Aim: To investigate whether acetazolamide, already found to be helpful in decreasing cystoid macular edema in patients with retinitis pigmentosa, was also effective in the treatment of diabetic macular edema in nonproliferative retinopathy.
Methods: Two randomized age- and sex-matched groups (cases and controls) of 12 diabetics (five Type 1 and seven Type 2) were selected for this pilot study and graded for retinopathy (Early Treatment of Diabetic Retinopathy Study-Airlie House Classification). Cases were treated with acetazolamide for three months according to a standard protocol. The Early Treatment of Diabetic Retinopathy Study chart was used for assessing far-best corrected visual-acuity, and fluorescein angiography was performed using the Heidelberg Retina Angiograph. The Amsler grid-test and computerized-perimetry (Octopus 2000R) were also performed.

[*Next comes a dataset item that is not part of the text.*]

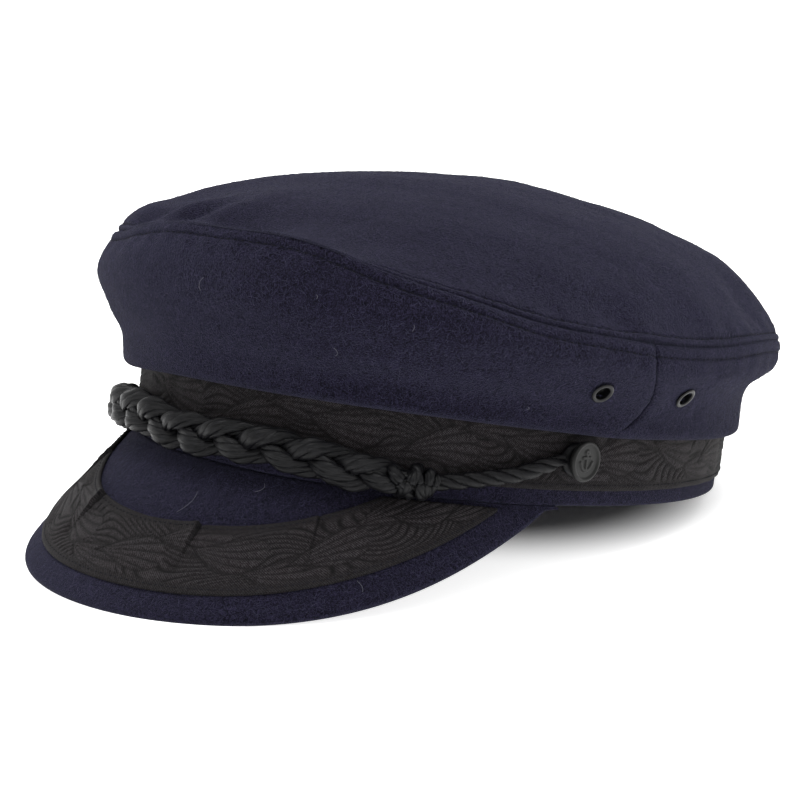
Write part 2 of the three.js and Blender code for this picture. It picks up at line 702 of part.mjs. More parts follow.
// Strands twisted together, swept along the rope's route, with an eye loop at the button
function rope(side) {
  const eyeRadius = BUTTON_SHANK_RADIUS + EYE_LOOP_CLEARANCE + EYE_LOOP_WIRE;
  const eyeOut = HEM_INNER + EYE_LOOP_WIRE;
  const rise = buttonHeight() - plaitHeight(ROPE_START_TURN);
  const end = 1 - turnsOf(eyeRadius, BUTTON_TURN) / (BUTTON_TURN - ROPE_START_TURN);
  const shares = [...ROPE_ROUTE.map(([share]) => share).filter((share) => share < end), end];
  const points = shares.map((share) => ovalPoint(
    side * THREE.MathUtils.lerp(ROPE_START_TURN, BUTTON_TURN, share),
    share < end ? HEM_INNER + ROPE_RADIUS : eyeOut,
    plaitHeight(ROPE_START_TURN) + rise * alongRoute(ROPE_ROUTE, share),
  ));
  const curve = new THREE.CatmullRomCurve3(points);
  const length = curve.getLength();
  const rings = steps(0, 1, ROPE_STEPS).map((share) => {
    const middle = curve.getPointAt(share);
    const along = curve.getTangentAt(share);
    const slimming = THREE.MathUtils.smoothstep(share, ROPE_SLIMS_FROM, 1);
    const slim = THREE.MathUtils.lerp(1, EYE_LOOP_WIRE / ROPE_RADIUS, slimming);
    const sideAxis = new THREE.Vector3().crossVectors(new THREE.Vector3(0, 0, 1), along).normalize();
    const upAxis = new THREE.Vector3().crossVectors(along, sideAxis);
    return steps(0, 2 * Math.PI, ROPE_SIDES).slice(0, -1).map((angle) => {
      const lobe = Math.abs(Math.cos(ROPE_STRANDS * angle / 2));
      const radius = slim * (ROPE_RADIUS - ROPE_GROOVE * (1 - lobe));
      const turned = angle + 2 * Math.PI * length * share / ROPE_PITCH;
      return middle.clone()
        .addScaledVector(sideAxis, radius * Math.cos(turned))
        .addScaledVector(upAxis, radius * Math.sin(turned));
    });
  });
  const twisted = ringStack(points[0], rings.map((ring) => ring.reverse()), points[points.length - 1]);
  const eye = new THREE.TorusGeometry(eyeRadius, EYE_LOOP_WIRE, EYE_LOOP_SIDES, EYE_LOOP_STEPS);
  eye.applyMatrix4(bandPlace(side * BUTTON_TURN, eyeOut, buttonHeight()));
  return joined([twisted, eye]);
}

// Button, in its own axes: Z outwards from the ribbon
function button(side) {
  const back = 2 * EYE_LOOP_WIRE + SEAM_GAP;
  const front = back + BUTTON_THICKNESS;
  const floor = front - ANCHOR_RELIEF;
  const profile = [
    [0, 0],
    [BUTTON_SHANK_RADIUS, 0],
    [BUTTON_SHANK_RADIUS, back],
    [BUTTON_RADIUS - BUTTON_RIM, back],
    [BUTTON_RADIUS, back + BUTTON_THICKNESS / 3],
    [BUTTON_RADIUS, front - BUTTON_RIM / 2],
    [BUTTON_RADIUS - BUTTON_RIM / 2, front],
    [BUTTON_RADIUS - BUTTON_RIM, front],
    [BUTTON_RADIUS - 1.5 * BUTTON_RIM, floor],
    [0, floor],
  ].map(([radius, height]) => new THREE.Vector2(radius, height));
  const disc = new THREE.LatheGeometry(profile, BUTTON_SIDES);
  disc.rotateX(Math.PI / 2);
  const whole = joined([disc, ...anchor(floor)]);
  return whole.applyMatrix4(bandPlace(side * BUTTON_TURN, HEM_INNER, buttonHeight()));
}

// A plain anchor standing off the button's face
function anchor(floor) {
  const bar = ANCHOR_HEIGHT * ANCHOR_BAR;
  const drop = -ANCHOR_HEIGHT * ANCHOR_ARM_DROP;
  const depth = 2 * ANCHOR_RELIEF;
  const stem = new THREE.BoxGeometry(bar, ANCHOR_HEIGHT * ANCHOR_STEM, depth);
  stem.translate(0, drop, 0);
  const stock = new THREE.BoxGeometry(ANCHOR_HEIGHT * ANCHOR_STOCK, bar, depth);
  stock.translate(0, ANCHOR_HEIGHT * ANCHOR_STOCK_RISE, 0);
  const ring = new THREE.CylinderGeometry(bar, bar, depth, ANCHOR_SIDES);
  ring.rotateX(Math.PI / 2).translate(0, ANCHOR_HEIGHT * ANCHOR_RING_RISE, 0);
  const reach = ANCHOR_HEIGHT * ANCHOR_ARM_RADIUS;
  const from = THREE.MathUtils.degToRad(180 + ANCHOR_ARM_ANGLE);
  const to = THREE.MathUtils.degToRad(360 - ANCHOR_ARM_ANGLE);
  const arms = new THREE.Shape();
  arms.absarc(0, 0, reach, from, to, false);
  arms.absarc(0, 0, reach - bar, to, from, true);
  const options = { depth, bevelEnabled: false, curveSegments: ANCHOR_SIDES };
  const armSolid = new THREE.ExtrudeGeometry(arms, options);
  armSolid.translate(0, drop, -depth / 2);
  return [stem, stock, ring, armSolid].map((piece) => piece.translate(0, 0, floor));
}

// Eyelet: a flanged barrel through the crown with an inner washer, made as one turned ring
function eyelet(turn) {
  const outside = EYELET_LIFT + EYELET_FLANGE;
  const inside = -CROWN_WALL - 2 * EYELET_LIFT - EYELET_FLANGE;
  const profile = [
    [EYELET_BORE_RADIUS, inside],
    [EYELET_RADIUS, inside],
    [EYELET_RADIUS, inside + EYELET_FLANGE],
    [EYELET_BARREL_RADIUS, inside + EYELET_FLANGE],
    [EYELET_BARREL_RADIUS, EYELET_LIFT],
    [EYELET_RADIUS, EYELET_LIFT],
    [EYELET_RADIUS - EYELET_FLANGE / 2, outside],
    [EYELET_BORE_RADIUS, outside],
    [EYELET_BORE_RADIUS, inside],
  ].map(([radius, height]) => new THREE.Vector2(radius, height));
  const geometry = new THREE.LatheGeometry(profile, EYELET_SIDES);
  geometry.rotateX(Math.PI / 2);
  return geometry.applyMatrix4(crownPlace(turn, EYELET_DROP));
}

// Tilt at which the cap lies on the rear of its band and the rim of its peak
function restingTilt() {
  const angles = peakTurns.flatMap((turn) => peakOutline(turn).map((p) => {
    const point = ovalPoint(turn, p.x, p.y);
    return Math.atan2(-point.z, BAND_HALF_LENGTH - point.y);
  }));
  return Math.max(...angles);
}

const tilt = restingTilt();
const tilted = new THREE.Matrix4().makeRotationX(-tilt);
const rearEdge = new THREE.Vector3(0, BAND_HALF_LENGTH, 0).applyMatrix4(tilted);
const floorHeight = rearEdge.z + FLATTENED_EDGE;

// Everything below the table's surface, to flatten the edges that rest on it
function belowTable() {
  const side = 4 * (BAND_HALF_LENGTH + PEAK_LENGTH);
  const block = new THREE.BoxGeometry(side, side, side);
  block.translate(0, 0, floorHeight - side / 2);
  return block.applyMatrix4(tilted.clone().invert());
}

const cap = new THREE.Group();

function add(name, geometry, surface) {
  const mesh = new THREE.Mesh(geometry, surface);
  mesh.name = name;
  cap.add(mesh);
}

const frontEyeletTurn = EYELET_MIDDLE_TURN - EYELET_SPREAD_TURN;
const rearEyeletTurn = EYELET_MIDDLE_TURN + EYELET_SPREAD_TURN;
const frontEyelets = [frontEyeletTurn, -frontEyeletTurn];
const rearEyelets = [rearEyeletTurn, 360 - rearEyeletTurn];

add('crown_top', crownTop(), WOOL);
add('crown_front', crownPanel(-SIDE_SEAM_TURN, SIDE_SEAM_TURN, frontEyelets), WOOL);
add('crown_rear', crownPanel(SIDE_SEAM_TURN, 360 - SIDE_SEAM_TURN, rearEyelets), WOOL);
add('headband', cut(headband(), belowTable()), WOOL);
add('band_ribbon', bandRibbon(), RIBBON);
add('peak', cut(sweepRound(peakTurns, peakOutline), belowTable()), WOOL);
add('peak_ribbon', peakRibbon(), RIBBON);
add('braid', braid(), CORD);
for (const [name, side] of [['left', 1], ['right', -1]]) {
  add(`knot_${name}`, knot(side), CORD);
  add(`rope_${name}`, rope(side), CORD);
  add(`button_${name}`, button(side), BUTTON);
  add(`eyelet_${name}_front`, eyelet(side * frontEyeletTurn), ENAMEL);
  add(`eyelet_${name}_rear`, eyelet(side * rearEyeletTurn), ENAMEL);
}

cap.rotation.x = -tilt;
cap.updateMatrixWorld(true);
const bounds = new THREE.Box3().setFromObject(cap, true);
cap.position.set(
  -(bounds.min.x + bounds.max.x) / 2,
  -(bounds.min.y + bounds.max.y) / 2,
  -floorHeight,
);

export default cap;
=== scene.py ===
# Breton fisherman cap: its looks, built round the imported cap. The wool, ribbons, plait and stitches
# are dense meshes on the same surfaces as the cap's solids.
# Shapes are worked out in millimetres in the cap's own frame: the lower edge of the band in the plane
# z = 0, the front towards -Y and the wearer's left towards +X. "Turn" goes round the head in degrees
# from the front towards the wearer's left. place() tilts them to the way the cap rests, in metres.

import math

import bpy
import numpy as np
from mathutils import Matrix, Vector


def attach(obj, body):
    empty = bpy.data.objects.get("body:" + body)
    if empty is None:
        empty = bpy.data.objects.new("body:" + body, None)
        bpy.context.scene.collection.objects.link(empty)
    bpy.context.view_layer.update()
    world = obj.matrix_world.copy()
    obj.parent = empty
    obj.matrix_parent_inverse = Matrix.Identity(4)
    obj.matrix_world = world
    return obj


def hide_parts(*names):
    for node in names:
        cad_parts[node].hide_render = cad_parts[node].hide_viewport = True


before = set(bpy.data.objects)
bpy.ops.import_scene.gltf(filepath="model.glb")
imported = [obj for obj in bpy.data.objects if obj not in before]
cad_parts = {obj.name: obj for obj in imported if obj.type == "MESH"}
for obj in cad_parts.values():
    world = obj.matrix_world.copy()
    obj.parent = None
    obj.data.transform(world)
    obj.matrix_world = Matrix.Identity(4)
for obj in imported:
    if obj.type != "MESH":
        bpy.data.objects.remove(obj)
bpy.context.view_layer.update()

# How the cap rests: its tilt back on the rear of the band, and where that puts its frame
MM = 0.001
REST_TILT = math.radians(10.43)
REST_SHIFT = (-0.014, 11.975, 18.246)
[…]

Results: Fluorescein-angiographic findings and perimetric data improved significantly (p < 0.01) in the acetazolamide-treated cases compared to the controls while visual-acuity varied only slightly (p > 0.01). The Amsler grid-test resulted insignificant in our study (p > 0.05). No adverse effects or significant variations in laboratory tests were recorded.
Conclusion: Further clinical investigations involving larger numbers of patients and a longer follow-up are required to confirm these preliminary results. However, the present study seems to suggest that acetazolamide could be effective in reducing fluorescein-angiographic findings and improving perimetric data in diabetics with macular edema, even though the mechanism of action remains obscure. Visual-acuity varied only slightly.